THE EXERCISE:
Take the data below and copy exactly the lines starting at the one with "Continue the OpenSCAD" and finishing at the one with "LAMP_PLACE = (0, 0, 4)", both included.
-------- GIVEN DATA --------
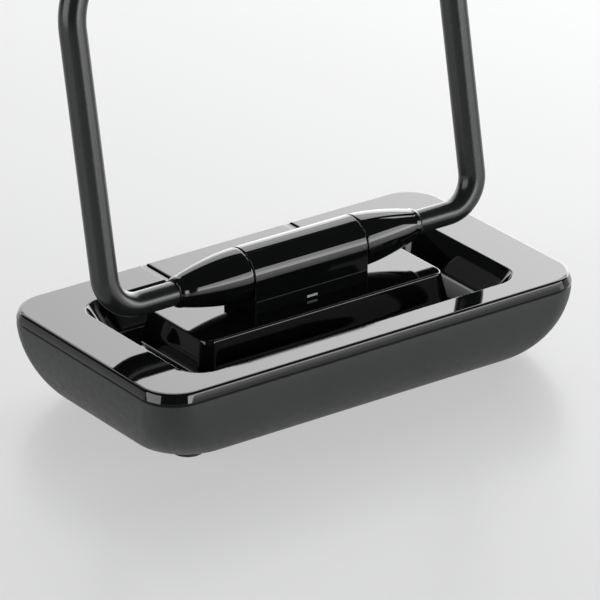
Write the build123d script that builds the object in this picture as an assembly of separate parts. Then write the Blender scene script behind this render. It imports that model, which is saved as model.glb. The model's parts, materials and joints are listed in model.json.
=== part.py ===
"""Indoor loop antenna: a weighted boat-shaped base, a hinge barrel on a plinth, and a tilting loop.

Frame: +X along the long side, the front is -Y, +Z up, origin at the middle of the foot plane. Millimetres.
"""
from build123d import *
import math
import os

# ---- driving dimensions --------------------------------------------------------------------------
base_length = 200.0         # flat top, along X
base_depth = 109.0          # flat top, along Y
top_corner = 14.5
top_z = 36.5                # flat top above the table
seam_z = 32.3               # joint between the gloss cover and the matt case
seam_gap = 0.2
seam_flare = 1.0            # the cover leans out this much from the flat top to the seam
case_floor_z = 2.5          # underside of the case, above the table
case_tuck = 15.0            # how far the hull curves in from the seam to the underside
wall = 2.2

tray_half_x = 79.05
tray_front_y = -43.15
tray_rear_y = 37.0          # the rear rim is wider than the front one
tray_half = (tray_half_x, (tray_rear_y - tray_front_y) / 2)
tray_centre_y = (tray_rear_y + tray_front_y) / 2
tray_corner = 11.0
tray_floor_z = 23.0
tray_run = 6.0              # sideways run of the tray wall from rim to floor
plinth_half = (57.3, 20.9)
plinth_corner = 5.0
plinth_top_z = 36.4
plinth_run = 3.0

panel_half_width = 33.4     # rear cover panel, between the two channels
panel_gap = 0.15
channel_width = 3.2
channel_depth = 0.8
channel_slope = 0.4          # run of the outer wall

hinge_z = 49.8
barrel_radius = 10.9
barrel_half = 26.9
barrel_wall = 1.8
barrel_end_wall = 2.4
collar_start = 27.3
collar_end = 58.0
collar_tip_radius = 6.3
collar_nose = 2.6           # length of the rounded small end
collar_end_radius = 5.0

tube_radius = 4.8           # along the hinge axis
leg_radius = 5.4            # beyond the bottom bends, where the tube has swelled
tube_wall = 1.0
tube_end_x = 43.0           # the tube goes this far into the collar
loop_half_width = 88.0
loop_height = 140.0         # hinge axis to the centreline of the top run
bottom_bend = 14.0
top_bend = 30.0
rest_tilt = 11.0            # degrees the loop leans back as it stands

spigot_radius = 4.5
spigot_end_x = 14.0
spigot_bore = 2.5
running_fit = 0.05
bush_radius = 5.5
bush_flange_radius = 7.0
bush_flange = 1.2

board_z = 12.0
board_thickness = 1.6
board_half_x = 45.0
board_front_y = -10.0
board_rear_y = 43.0
socket_x = 18.0
socket_z = 19.2
recess_face_y = 48.0

foot_x = 74.0
foot_y = 32.0
foot_radius = 6.5
foot_pocket_z = 3.5

os.makedirs("parts", exist_ok=True)


def save(name, *solids):
    """Write one sub-part, a solid or a group of like solids, to its own STEP file."""
    shape = solids[0] if len(solids) == 1 else Compound(children=list(solids))
    export_step(shape, f"parts/{name}.step")


def rounded_plate(half_x, half_y, corner, z):
    """A rounded rectangle lying at height z."""
    return Pos(0, 0, z) * RectangleRounded(2 * half_x, 2 * half_y, corner)


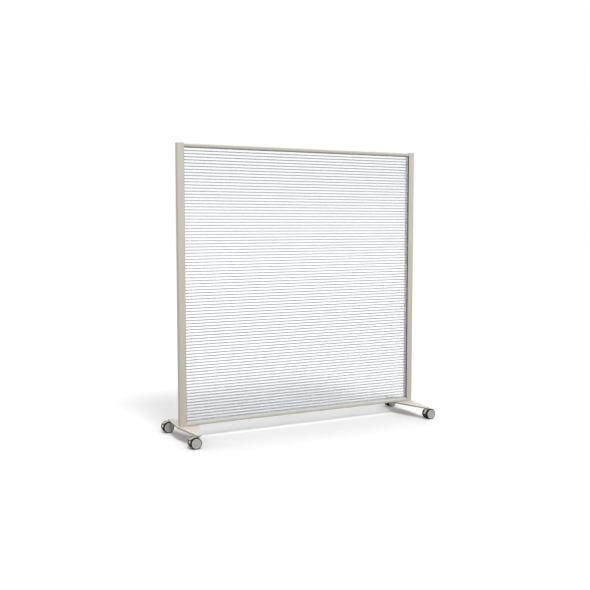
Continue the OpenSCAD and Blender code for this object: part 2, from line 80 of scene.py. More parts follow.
# %% [markdown]
# ## The lamps
# A studio picture like this one has soft light from all round, a large lamp high in front and
# a weaker one a little behind. The front lamp throws the screen's shadow back, and the other
# throws a faint one forward, so that a bright line stays between them on the floor. Area lamps
# would do, but their light falls off across a screen that is 1.6 m wide. A sun lamp is as
# bright everywhere, and its spread sets how soft the edges of its shadows are. Both lamps stay
# at a plain level, so that a finish renders about as its colour is written.

# %% The lamps
FRONT = 1.85
BEHIND = 0.46
LAMP_PLACE = (0, 0, 4)


def sun(name, strength, lean_front, lean_right, spread):
    """A far lamp that leans, in degrees, from straight up to the front (-Y) and right (+X)."""
    bpy.ops.object.light_add(type="SUN", location=LAMP_PLACE)
    lamp = bpy.context.object
    lamp.name = name
    lamp.data.energy = strength
    lamp.data.angle = math.radians(spread)
    toward = Vector((math.tan(math.radians(lean_right)), -math.tan(math.radians(lean_front)), 1))
    lamp.rotation_euler = toward.to_track_quat("Z", "Y").to_euler()
    print(name, "strength", strength)


sun("front_light", FRONT, lean_front=39, lean_right=-2.5, spread=16)
sun("light_behind", BEHIND, lean_front=-11, lean_right=0, spread=14)

# %% [markdown]
# ## The white world
# The background is white paper, and a white world is the simplest way to show it. But such a
# world would also flood the screen with light. The Light Path node tells what a ray is for, so
# the world can be full white to the camera, to glossy surfaces and to clear plastic, and give
# only a plain level of light to everything else.

# %% The white world
WHITE = (1, 1, 1, 1)
WORLD_SEEN = 1
AMBIENT = 0.79


def ray_is(tree, *kinds):
    """A socket that is 1 for rays of the named kinds and 0 for all others."""
    rays = tree.nodes.new("ShaderNodeLightPath")
    found = rays.outputs[f"Is {kinds[0]} Ray"]
    for kind in kinds[1:]:
        either = tree.nodes.new("ShaderNodeMath")
        either.operation = "MAXIMUM"
        tree.links.new(found, either.inputs[0])
        tree.links.new(rays.outputs[f"Is {kind} Ray"], either.inputs[1])
        found = either.outputs[0]
    return found


def paper_world():
    world = bpy.data.worlds.new("white_paper")
    bpy.context.scene.world = world
    world.use_nodes = True
    tree = world.node_tree
    tree.nodes.clear()
    mix = tree.nodes.new("ShaderNodeMixShader")
    tree.links.new(ray_is(tree, "Camera", "Glossy", "Transmission"), mix.inputs["Fac"])
    for place, strength in ((1, AMBIENT), (2, WORLD_SEEN)):
        shade = tree.nodes.new("ShaderNodeBackground")
        shade.inputs["Color"].default_value = WHITE
        shade.inputs["Strength"].default_value = strength
        tree.links.new(shade.outputs[0], mix.inputs[place])
    out = tree.nodes.new("ShaderNodeOutputWorld")
    tree.links.new(mix.outputs[0], out.inputs["Surface"])


paper_world()
bpy.context.scene.view_settings.view_transform = "Standard"
print("world:", WORLD_SEEN, "where it is seen,", AMBIENT, "as light")

# %% [markdown]
# ## The paper floor
# The floor is more of the same paper. In full white it would be brighter than the picture can
# show, and its shadows would fade. A grey floor would keep them, but it would look grey. So
# the floor has a pale tone where it is seen, a darker one for the light that bounces off it,
# and a lighter one where it shows through the sheet. It is a stage, and no piece of the screen.

# %% The paper floor
FLOOR_SIZE = 60
FLOOR_SEEN = 0.775
FLOOR_THROUGH = 0.88
FLOOR_BOUNCE = 0.4


def blend(tree, factor, low, high):
    """A colour from low to high. Each of them is a colour, or a socket that gives one."""
    mix = tree.nodes.new("ShaderNodeMix")
    mix.data_type = "RGBA"
    tree.links.new(factor, mix.inputs["Factor"])
    for side, colour in (("A", low), ("B", high)):
        if isinstance(colour, bpy.types.NodeSocket):
            tree.links.new(colour, mix.inputs[side])
        else:
            mix.inputs[side].default_value = (*colour, 1)
    return mix.outputs["Result"]


def grey(level):
    return (level, level, level)


def paper_floor():
    bpy.ops.mesh.primitive_plane_add(size=FLOOR_SIZE)
    floor = bpy.context.object
    floor.name = "paper_floor"
    paper = bpy.data.materials.new("paper_floor")
    paper.use_nodes = True
    tree = paper.node_tree
    shader = tree.nodes["Principled BSDF"]
    shade = blend(tree, ray_is(tree, "Camera", "Glossy"), grey(FLOOR_BOUNCE), grey(FLOOR_SEEN))
    through = blend(tree, ray_is(tree, "Transmission"), shade, grey(FLOOR_THROUGH))
    tree.links.new(through, shader.inputs["Base Color"])
    shader.inputs["Roughness"].default_value = 1
    shader.inputs["Specular IOR Level"].default_value = 0
    floor.data.materials.append(paper)


paper_floor()
print("floor:", FLOOR_SEEN, "where it is seen,", FLOOR_BOUNCE, "for bounces")

# %% [markdown]
# ## Noise for every finish
# No finish of the real screen is quite even: its colour and gloss wander from place to place.
# Photographs of each surface could bring that in, but they show their seams where they repeat.
# Noise textures have no seams and need no files. They read Object coordinates, which are
# metres from the middle of the floor, so a scale of 1000 makes grains about a millimetre wide.
# The helpers make a new finish, a noise, and a colour and roughness that follow the noise.

# %% Noise for every finish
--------
SOLVED PROBLEM:
Continue the OpenSCAD and Blender code for this object: part 2, from line 80 of scene.py. More parts follow.
# %% [markdown]
# ## The lamps
# A studio picture like this one has soft light from all round, a large lamp high in front and
# a weaker one a little behind. The front lamp throws the screen's shadow back, and the other
# throws a faint one forward, so that a bright line stays between them on the floor. Area lamps
# would do, but their light falls off across a screen that is 1.6 m wide. A sun lamp is as
# bright everywhere, and its spread sets how soft the edges of its shadows are. Both lamps stay
# at a plain level, so that a finish renders about as its colour is written.

# %% The lamps
FRONT = 1.85
BEHIND = 0.46
LAMP_PLACE = (0, 0, 4)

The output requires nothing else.